Should the Words England & Wales be Included after the Types of Licence that are Offered to Contributors? (10 December 2010)

Question - Should the words England & Wales be included after the types of licence that are offered to contributors? Will this put potential contributors off? What are the implications if these words are left off? We have a lot of resources from Scotland.

There are, in fact, distinct, jurisdiction-specific versions of the CC licences at - http://creativecommons.org.

The choice is probably best made according to the likely user body of the materials, noting that adopting one jurisdictional flavour of the CC licence won’t preclude anyone from a different jurisdiction using them. So, if the audience is likely to be mixed and worldwide, the unported licence might be most appropriate. If, for example, the resource is about domestic Scottish law, then I’d imagine most of the audience will be in Scotland – it might then suit to use the specific UK: Scotland licence.
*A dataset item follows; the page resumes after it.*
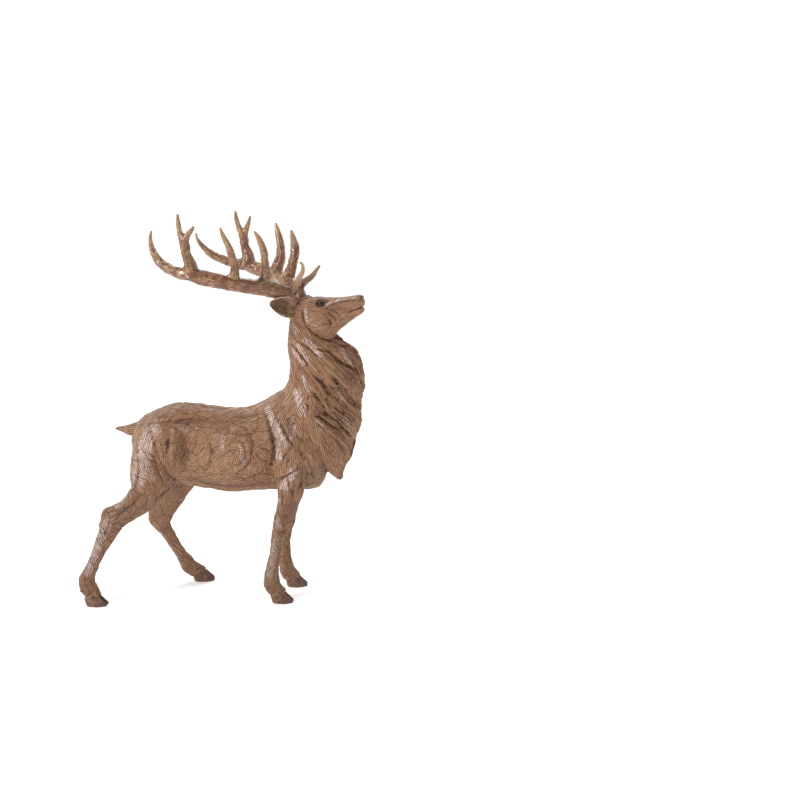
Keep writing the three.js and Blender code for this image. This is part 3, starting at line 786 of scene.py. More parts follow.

There isn’t actually a lot of difference between the jurisdictional licences – it’s mostly an adoption of the local legal terminology (e.g. assignation v assignment) and dovetailing with exceptions and other bits of law (e.g. the treatment of third party rights).

In short, it’s not an issue likely to have huge repercussions. And the factors to be taken into account when deciding what version of the licence to use are: a) jurisdiction of the target audience, b) your jurisdiction, c) jurisdiction/preference of the repository.